Similarly, automated rebalancing enables wealth management firms to “build in” compliance, with a similar double win of both lower costs and superior compliance. When rebalancing is automated, compliance is fundamentally transformed. This comes from two fundamental characteristics of automated rebalancing: “structured” data and support for efficient daily review and rebalancing processes:

  • Structured data: Traditionally, an account’s customization parameters have been recorded — if they were recorded at all — as ordinary text, e.g. “the client requested no tobacco stocks.” With automated rebalancing, these parameters are stored in machine readable form (so called, “structured data”).  Structured data can be passed from system to system and can be “validated”, meaning that users can be stopped from entering invalid or undesired information, like websites that won’t let you enter “March 34th” as your birthday. This has two implications for compliance:
      • Risk-suitable targets: Rebalancing systems don’t determine suitability, but they can be linked to profiling systems that have APIs, ensuring that every portfolio is rebalanced to a risk-suitable target. For example, you can make sure that an “income” client (as determined by the profiling system) will never have an “aggressive growth” target.
      • Bounded, validated customization: Customization is critical to providing investors with an investment solution that meets their needs, but customization can also be a backdoor path to non-compliance. For example, it would be problematic to “customize” a strategy by changing the recommended real estate allocation from 5% to 95%, or by designating a small cap ETF as an acceptable alternative to a firm’s recommended large cap holdings. On the other hand, you do want to permit reasonable customizations. For example, it may be okay to increase a 5% allocation to real estate to 10% and it may be OK to replace a large cap mutual fund with a large cap ETF. These sorts of bounds on permitted customizations can easily be built into the rebalancing system.
  • Daily review and actionable response: The need for rebalancing can come from many sources — market drift, a change in asset allocation, model changes, a change in client customization parameters, security transfers in or out of an account, cash withdrawals or deposits, etc. An automated rebalancing system needs to be able to handle all of these whenever they occur. This has two implications for compliance:
      • Daily compliance review and response: With automated rebalancing, every portfolio is reviewed daily for violation of any type of mandate — drift, ESG constraint, etc. More importantly, the system will automatically propose trades that fix any problem it finds. This means that no portfolio will ever be out of compliance with its parameters for more than one business day.
      • Consistent rebalancing process: Consistent processes are at the heart of compliance. With an automated rebalancing system, it becomes possible to design and implement a consistent process for rebalancing. Not just a consistent process for when to rebalance (e.g. “every quarter” or “when asset class ranges drift more than 20%”) but a consistent process for how portfolios — no matter how customized — are rebalanced.  

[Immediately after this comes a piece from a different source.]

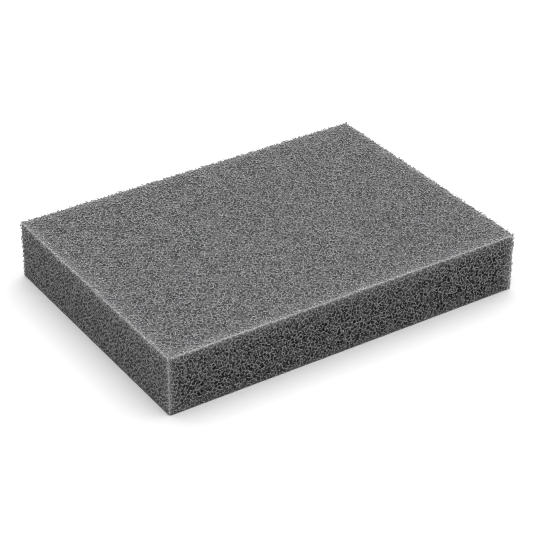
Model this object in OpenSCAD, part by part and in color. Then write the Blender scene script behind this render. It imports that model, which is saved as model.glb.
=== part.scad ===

With these changes, compliance is “built in.” Assuming the profiling system has structured data and each account's profile is filled out correctly (which can be validated by sending this information back to clients), every portfolio will be rebalanced according to a consistent process and will automatically:

  • Follow a risk-appropriate target.
  • Have reasonable customization parameters.
  • Be in compliance with all its parameters, every data.

The result: better compliance at lower cost.